**Information shown:**

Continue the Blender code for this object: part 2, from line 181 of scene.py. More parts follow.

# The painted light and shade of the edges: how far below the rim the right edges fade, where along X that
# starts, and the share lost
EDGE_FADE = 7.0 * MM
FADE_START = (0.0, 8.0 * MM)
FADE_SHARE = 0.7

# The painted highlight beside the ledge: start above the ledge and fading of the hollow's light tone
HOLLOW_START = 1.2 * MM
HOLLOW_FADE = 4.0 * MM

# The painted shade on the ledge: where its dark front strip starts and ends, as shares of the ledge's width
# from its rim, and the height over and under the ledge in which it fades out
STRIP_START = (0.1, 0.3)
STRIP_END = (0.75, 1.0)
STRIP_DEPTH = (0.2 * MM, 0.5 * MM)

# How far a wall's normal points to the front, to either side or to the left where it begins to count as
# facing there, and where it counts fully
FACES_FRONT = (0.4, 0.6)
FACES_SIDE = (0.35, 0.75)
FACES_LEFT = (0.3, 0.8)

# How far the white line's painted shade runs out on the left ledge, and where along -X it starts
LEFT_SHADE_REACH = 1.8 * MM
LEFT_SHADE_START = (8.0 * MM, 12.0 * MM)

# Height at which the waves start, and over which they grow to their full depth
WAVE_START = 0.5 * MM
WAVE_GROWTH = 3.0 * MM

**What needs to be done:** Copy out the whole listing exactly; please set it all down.

**Written response:**
Continue the Blender code for this object: part 2, from line 181 of scene.py. More parts follow.

# The painted light and shade of the edges: how far below the rim the right edges fade, where along X that
# starts, and the share lost
EDGE_FADE = 7.0 * MM
FADE_START = (0.0, 8.0 * MM)
FADE_SHARE = 0.7

# The painted highlight beside the ledge: start above the ledge and fading of the hollow's light tone
HOLLOW_START = 1.2 * MM
HOLLOW_FADE = 4.0 * MM

# The painted shade on the ledge: where its dark front strip starts and ends, as shares of the ledge's width
# from its rim, and the height over and under the ledge in which it fades out
STRIP_START = (0.1, 0.3)
STRIP_END = (0.75, 1.0)
STRIP_DEPTH = (0.2 * MM, 0.5 * MM)

# How far a wall's normal points to the front, to either side or to the left where it begins to count as
# facing there, and where it counts fully
FACES_FRONT = (0.4, 0.6)
FACES_SIDE = (0.35, 0.75)
FACES_LEFT = (0.3, 0.8)

# How far the white line's painted shade runs out on the left ledge, and where along -X it starts
LEFT_SHADE_REACH = 1.8 * MM
LEFT_SHADE_START = (8.0 * MM, 12.0 * MM)

# Height at which the waves start, and over which they grow to their full depth
WAVE_START = 0.5 * MM
WAVE_GROWTH = 3.0 * MM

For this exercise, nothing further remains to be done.